A captura dos envolvidos é lenta. A tipificação penal é pior: são enquadrados em artigos relacionados a roubo e formação de quadrilha, o que pode resultar em penas brandas.

“A legislação que precisa ser ajustada é a 13.260, de 2016, só aprovada com urgência naquele ano por causa da Olimpíada do Rio e que ficou muito ruim”, diz o deputado Guilherme Derrite (PP-SP), capitão da Rota (Rondas Ostensivas Tobias Aguiar). “No Brasil, só é crime de terrorismo se for provocado por xenofobia, raça, etnia ou religião. A legislação é benevolente.”

Para avançar no endurecimento da legislação, a Câmara precisa finalizar a votação do Projeto de Lei 149, que tramita há 20 anos no Congresso, mas só agora avançou na Comissão de Segurança Pública. Falta o aval da Comissão de Constituição e Justiça (CCJ) e depois do plenário.

O parecer aprovado na comissão é um compilado de 28 projetos sobre o tema. Diz o texto assinado por Derrite: “Os verdadeiros atos terroristas foram extirpados do amparo da lei, como aqueles motivados exclusivamente por questões econômicas. Por exemplo, o uso de explosivos ou armas de fogo contra instituições financeiras, base de valores ou carros fortes ou até mesmo a prática do crime coloquialmente denominado de ‘novo cangaço’, que, para a subtração de altas quantias de dinheiro, utiliza estratégias sorrateiras, como obstruir a atuação das forças de segurança pública por meio do rompimento do fluxo do local, aterrorizando populações inteiras de pequenas cidades”.

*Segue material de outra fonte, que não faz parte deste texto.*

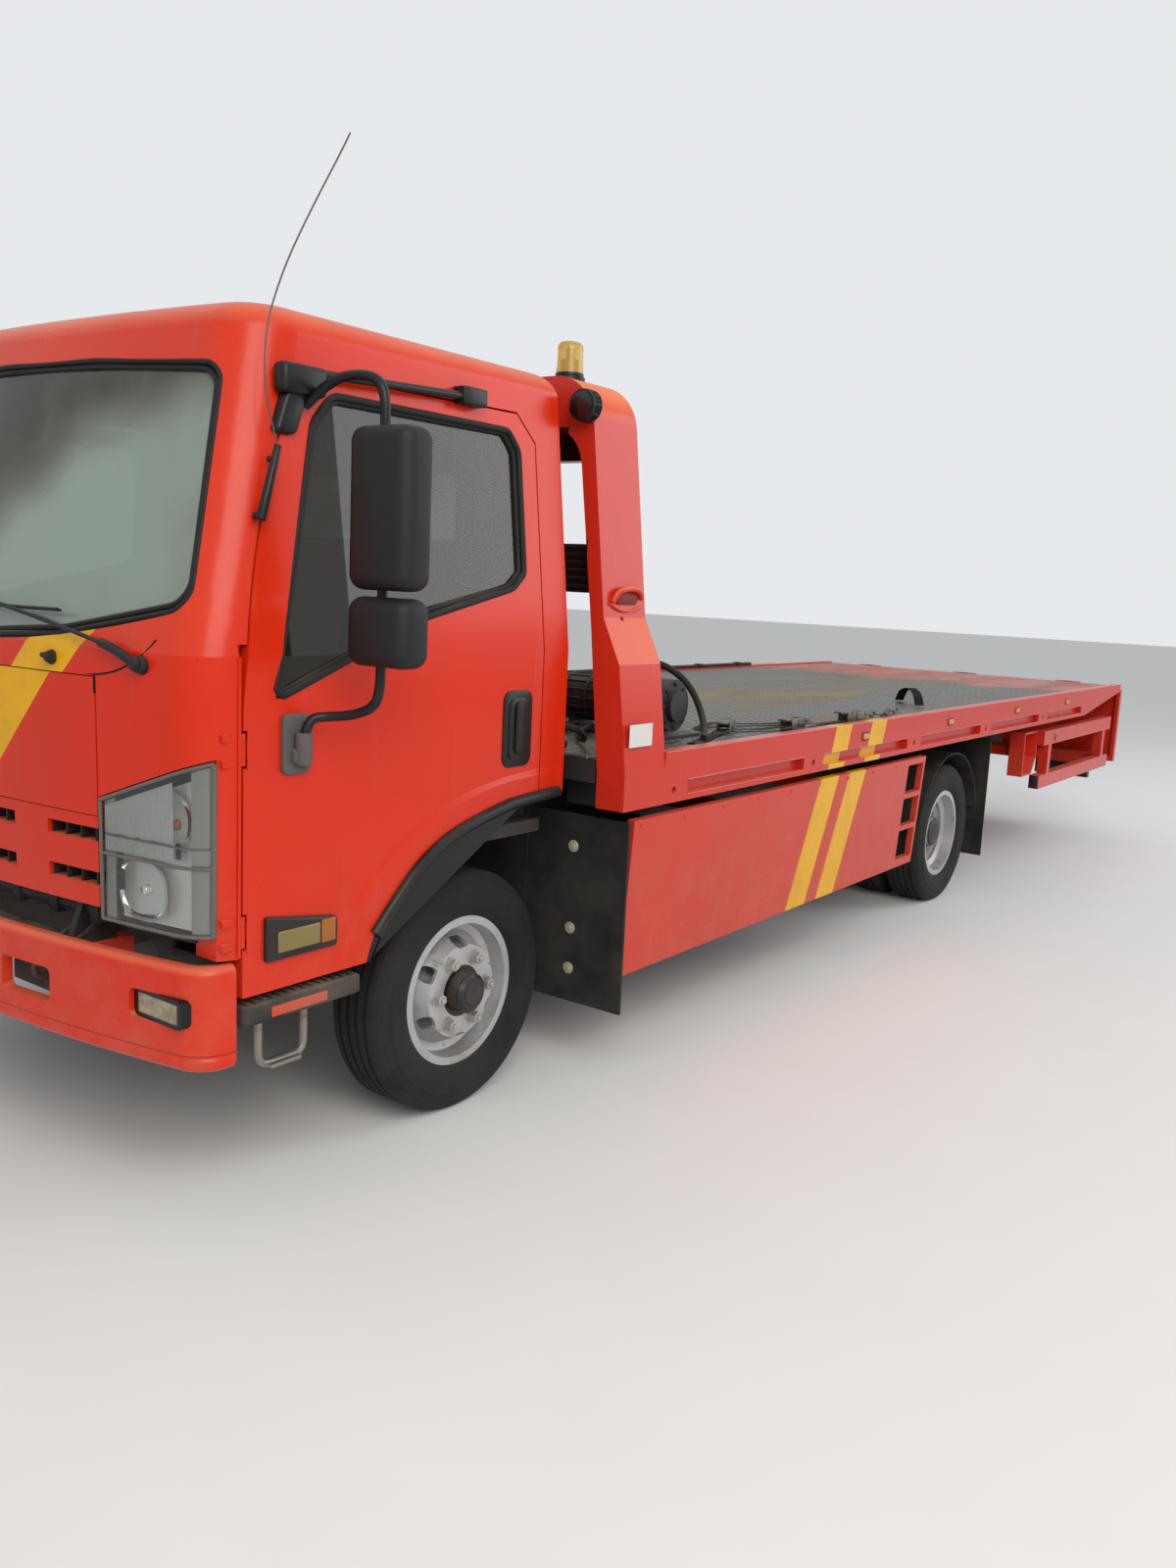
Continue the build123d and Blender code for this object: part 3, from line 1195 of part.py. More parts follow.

A estimativa do Ministério Público é que o PCC movimente US$ 500 milhões somente com o narcotráfico

Também há propostas para o agravamento da condenação para quem participou do planejamento dos atos, inclusive com cumprimento da pena em presídios de segurança máxima. É uma tentativa de impedir que o PCC invista ainda mais nessa modalidade de crime.

Desde 2016, há enorme resistência nas bancadas de partidos de esquerda e seus aliados à Lei Antiterrorismo. O argumento é que se cria uma licença para “tolerância zero” dos policiais. Afirmam que serão criminalizados integrantes de movimentos sociais, como o MST e os sem-teto, e militantes que acabam sendo detidos quando protestos degeneram em depredações e pneus queimados.

Novo negócio do PCC

Segundo investigadores do Gaeco (grupo de repressão ao crime organizado do Ministério Público), rastrear ações do PCC tem sido uma tarefa cada vez mais árdua. Nos últimos anos, a organização aprendeu a lavar dinheiro de forma estruturada, espalhou contas bancárias pelo mundo e diversificou seus “negócios”.

“Virou uma verdadeira multinacional do crime”, define o promotor Lincoln Gakiya, que combate a facção há 17 anos em Presidente Prudente (oeste paulista), onde estão trancafiados alguns dos chefões do bando.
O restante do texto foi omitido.